The women’s liberation movement of the 1970s challenged expected gender roles, including that of the housewife. The contraceptive pill had already given women more control over their lives, and soon they began campaigning for safe, legal abortion. Though the resulting Contraception, Sterilisation, and Abortion Act 1977 restricted their choices, other legislation increased women’s rights.
- ‘It is not your penis we have been envying all these years, but your freedom.’
- Sue Kedgley, feminist, 1972
Women’s roles, men’s roles
Until the 1960s, the prevailing opinion in New Zealand was that a woman’s place was in the home. A man’s domain, on the other hand, was the paid workforce, the pub, and the garden.
Women had been ‘manpowered’ into essential work during World War II, but most returned to domesticity in the 1950s, running the household and raising children.
In 1961, the contraceptive pill allowed women to better separate sex from child bearing and let couples plan families more reliably or avoid pregnancy altogether. Increasingly, women began to question their social situation and enter higher education and the workforce. They also began to seek jobs not traditionally associated with women.
Women’s liberation movement
The women’s liberation movement of the 1970s challenged the received wisdom that a woman’s place was naturally in the home, and demanded equal rights with men. Maori feminists also tackled racism and land issues.
Abortion law reform
Abortion law reform was a particularly divisive issue. Abortion was a crime in New Zealand, unless it was needed to save the life of a mother. Illegal abortions happened but were mainly hidden.

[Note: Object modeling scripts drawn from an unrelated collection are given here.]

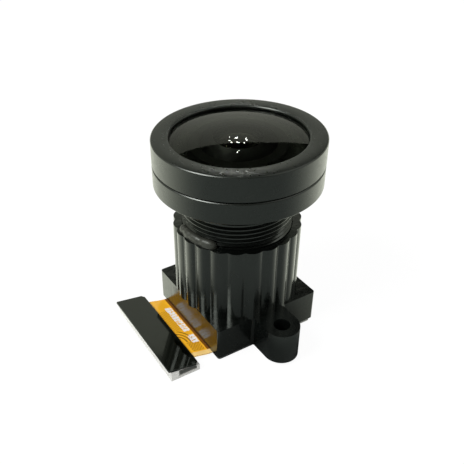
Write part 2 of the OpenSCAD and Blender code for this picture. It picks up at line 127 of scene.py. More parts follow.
def newCylinder(name, sides, radius, low, high, place=(0, 0)):
    clearSelection()
    bpy.ops.mesh.primitive_cylinder_add(vertices=sides, radius=radius, depth=high - low,
                                        location=(place[0], place[1], (low + high) / 2))
    piece = bpy.context.object
    piece.name = name
    bpy.ops.object.transform_apply(location=True, rotation=True, scale=True)
    return piece


def combine(piece, other, how):
    activate(piece)
    step = piece.modifiers.new(how, "BOOLEAN")
    step.object = other
    step.operation = how
    step.solver = "EXACT"
    bpy.ops.object.modifier_apply(modifier=step.name)
    bpy.data.objects.remove(other)


def softenEdges(piece, width, segments=2, angle=35):
    activate(piece)
    step = piece.modifiers.new("soften", "BEVEL")
    step.width = width
    step.segments = segments
    step.limit_method = "ANGLE"
    step.angle_limit = math.radians(angle)
    step.miter_outer = "MITER_ARC"
    bpy.ops.object.modifier_apply(modifier=step.name)


def tidyMesh(piece):
    startEdit(piece)
    bpy.ops.mesh.select_all(action="SELECT")
    bpy.ops.mesh.remove_doubles(threshold=hair)
    bpy.ops.mesh.normals_make_consistent(inside=False)
    endEdit()


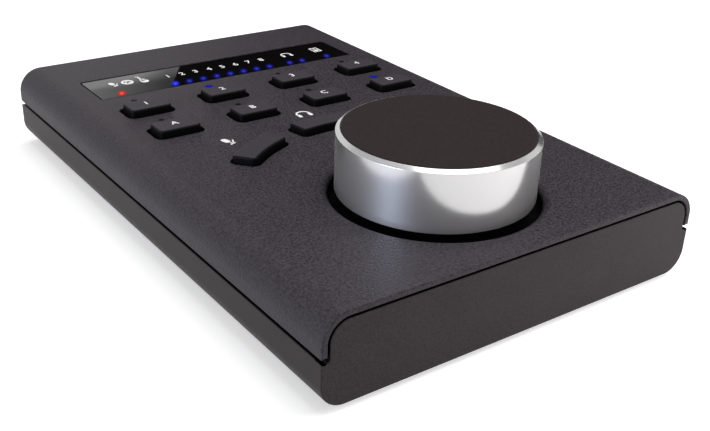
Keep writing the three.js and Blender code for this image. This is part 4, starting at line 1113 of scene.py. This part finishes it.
class REMOTE_OT_tray(bpy.types.Operator):
    """Makes the lower tray with its two end panels"""

    bl_idname = "remote.tray"
    bl_label = "Base tray"

    def execute(self, context):
        housing = context.scene.remote_housing
        width, depth = TRAY_HIGH.x - TRAY_LOW.x, TRAY_HIGH.y - TRAY_LOW.y
        seam_low, floor_top = COVER_LOW.z - housing.seam, TRAY_LOW.z + housing.floor
        shell = housing.sheet + housing.panel_gap
        tray = block("base_tray_shell", width, depth, TRAY_LOW.z, seam_low)
        bevel_edges(tray, long_edges(TRAY_LOW.z), housing.tray_bend, 14)
        upper = block("tray_upper", width - 2 * shell, depth, (TRAY_LOW.z + seam_low) / 2, TRAY_HIGH.z)
        bevel_edges(upper, long_edges(TRAY_HIGH.z), housing.bend - shell, 14)
        combine(tray, upper)
        ease_edges(tray, housing.edge)
        wall = shell + housing.lip
        inside = depth - 2 * housing.end_panel
        cavity = block("tray_cavity", width - 2 * wall, inside, floor_top, COVER_TOP)
        bevel_edges(cavity, long_edges(floor_top), housing.tray_bend - wall, 14)
        combine(tray, cavity, "DIFFERENCE")
        lip_top = COVER_LOW.z - housing.seam / 2 + housing.lip_rise
        combine(tray, block("above_lip", width, inside, lip_top, COVER_TOP), "DIFFERENCE")
        for cutter in self.cutters(housing, floor_top):
            combine(tray, cutter, "DIFFERENCE")
        board_low, board_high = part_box("main_board")
        for side in (-1, 1):
            place = (side * (board_high.x - 3 * MM), board_low.y + 4 * MM)
            combine(tray, rod("board_post", 2.5 * MM, TRAY_LOW.z + housing.floor / 2, 13.4 * MM, place))
        smooth(tray)
        finish_piece(tray, finish("tray"), "housing", ["base_tray"])
        return {"FINISHED"}

    def cutters(self, housing, floor_top):
        for n in range(1, 5):
            middle = middle_of(f"base_screw_{n}")
            yield rod("cut_shank", SCREW_HOLE, TRAY_LOW.z - MM, floor_top + MM, middle)
            start_clean()
            bpy.ops.mesh.primitive_cone_add(
                vertices=48,
                radius1=4.4 * MM,
                radius2=SCREW_HOLE,
                depth=2.64 * MM,
                location=(middle.x, middle.y, TRAY_LOW.z + 0.13 * MM),
            )
            yield settle(named("cut_head"))
        low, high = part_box("usb_shell")
        gap = 0.35 * MM
        slot_y = TRAY_HIGH.y - housing.end_panel / 2
        slot = block(
            "cut_socket", high.x - low.x + 2 * gap, 3 * housing.end_panel, low.z - gap, high.z + gap, y=slot_y
        )
        yield bevel_edges(slot, lambda e: abs(e.verts[0].co.y - e.verts[1].co.y) > EPSILON, 1.8 * MM, 6)
        yield from relief_cutters(housing)


class REMOTE_OT_window(bpy.types.Operator):
    """Makes the smoked window with its lights, numerals and pictograms"""

    bl_idname = "remote.window"
    bl_label = "Window"

    def execute(self, context):
        window, keys = context.scene.remote_window, context.scene.remote_keys
        lip = window.flange_lip
        width, depth = LENS_HIGH.x - LENS_LOW.x, LENS_HIGH.y - LENS_LOW.y
        middle = (LENS_LOW.y + LENS_HIGH.y) / 2
        flange_top, top = LENS_LOW.z + window.flange, LENS_HIGH.z - window.sunk
        lens = block("window_lens", width, depth, LENS_LOW.z, flange_top, y=middle)
        bevel_edges(lens, upright, lip, 5)
        face = width - 2 * lip
        plate = block("window_plate", face, depth - 2 * lip, LENS_LOW.z + window.flange / 2, top, y=middle)
        bevel_edges(plate, upright, window.corner, 4)
        combine(lens, plate)
        round_top(lens, top, 0.12 * MM, 2)
        smooth(lens)
        finish_piece(lens, finish("window"), "housing", ["display_lens"])
        row = (GUIDE_LOW.y + GUIDE_HIGH.y) / 2
        levels = [face * LEVELS_AT + face * LEVEL_PITCH * (n - 3.5) for n in range(8)]
        self.legends(keys, levels, face, row + 6.8 * MM, top)
        self.lamps(window, levels, face, row, top)
        return {"FINISHED"}

    def legends(self, keys, levels, face, y, z):
        rise = keys.print_rise
        for n, x in enumerate(levels, 1):
            numeral = character(f"numeral_{n}", str(n), keys.legend_height * 0.96, x + 1.0 * MM, y, z, rise)
            finish_print(numeral, "housing")
        for kind, x, up, size, tilt in (
            ("microphone", -33.4 * MM, 1.1, 3.6, 12),
            ("round_input", -29.1 * MM, 1.0, 3.6, 0),
            ("guitar", -24.6 * MM, 1.2, 5.2, 8),
            ("headphones", face * HEADPHONES_AT + 0.9 * MM, 0.2, 4.0, 0),
            ("loudspeaker", face * SPEAKER_AT + 0.3 * MM, 0.2, 3.9, 0),
        ):
            pictogram("window", kind, size * MM, x, y + up * MM, z, rise, tilt)

    def lamps(self, window, levels, face, y, z):
        headphones, pitch = face * HEADPHONES_AT, face * LEVEL_PITCH
        lamps = [(f"level_{n}", x, "level" if n > 1 else "first_level") for n, x in enumerate(levels, 1)]
        lamps += [("headphones_left", headphones - pitch / 2, "level")]
        lamps += [("headphones_right", headphones + pitch / 2, "level")]
        lamps += [("speaker", face * SPEAKER_AT, "level"), ("input", face * INPUT_AT, "input")]
        for name, x, kind in lamps:
            # Each halo is longer away from the user than across, because the light guide's slots are long
            glow = disc(f"lamp_{name}", 1.0, 0.0, 0.0, 40)
            glow.location = (x, y, z + 0.04 * MM)
            glow.scale = (window.glow_across, window.glow_along, 1.0)
            glow.rotation_euler.z = math.radians(-28)
            finish_piece(settle(glow), finish(kind), "housing")


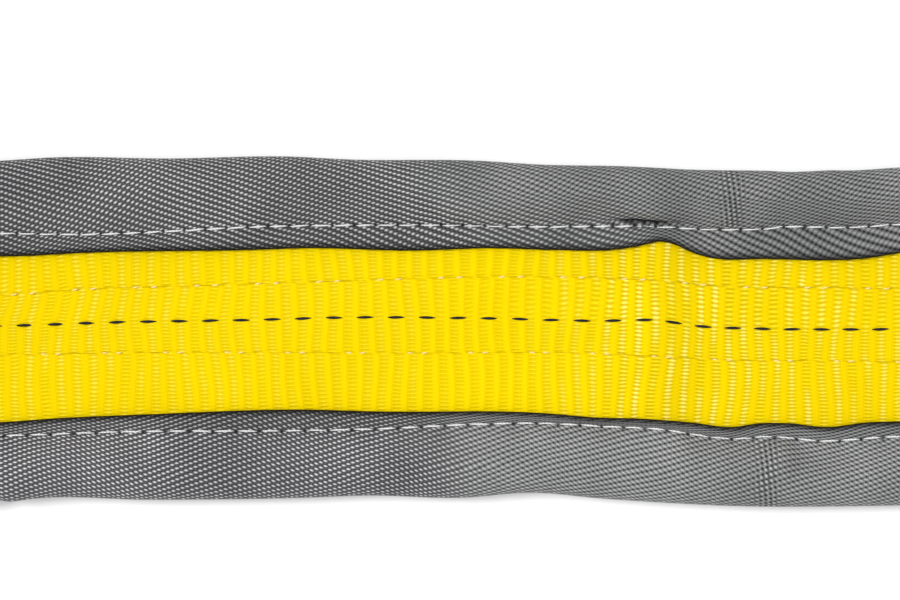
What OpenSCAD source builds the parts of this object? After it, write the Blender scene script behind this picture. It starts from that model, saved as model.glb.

Much of the debate in the 1970s centred on a woman’s right to terminate a pregnancy versus an unborn child’s right to life. Groups for and against abortion law reform emerged. The most active were the Abortion Law Reform Association of New Zealand (ALRANZ) and the Society for the Protection of the Unborn Child (SPUC).
The Contraception, Sterilisation, and Abortion Act 1977 followed a Royal Commission of Enquiry. The Royal Commission had acknowledged ‘that the right to life is a sacred principle of civilisation’. At the same time the Act ended up limiting women’s choices. After massive public pressure, it was amended in 1978, giving doctors the means to carry out abortions if women requested them and if certain criteria were met.
Other law changes in the 1970s increased women’s rights, and ‘Girls can do anything’ was the slogan of the 1980s.
By the end of the 20th century, women held many powerful positions, including that of Prime Minister. For many women, the new struggle was balancing the roles of mother and wage earner.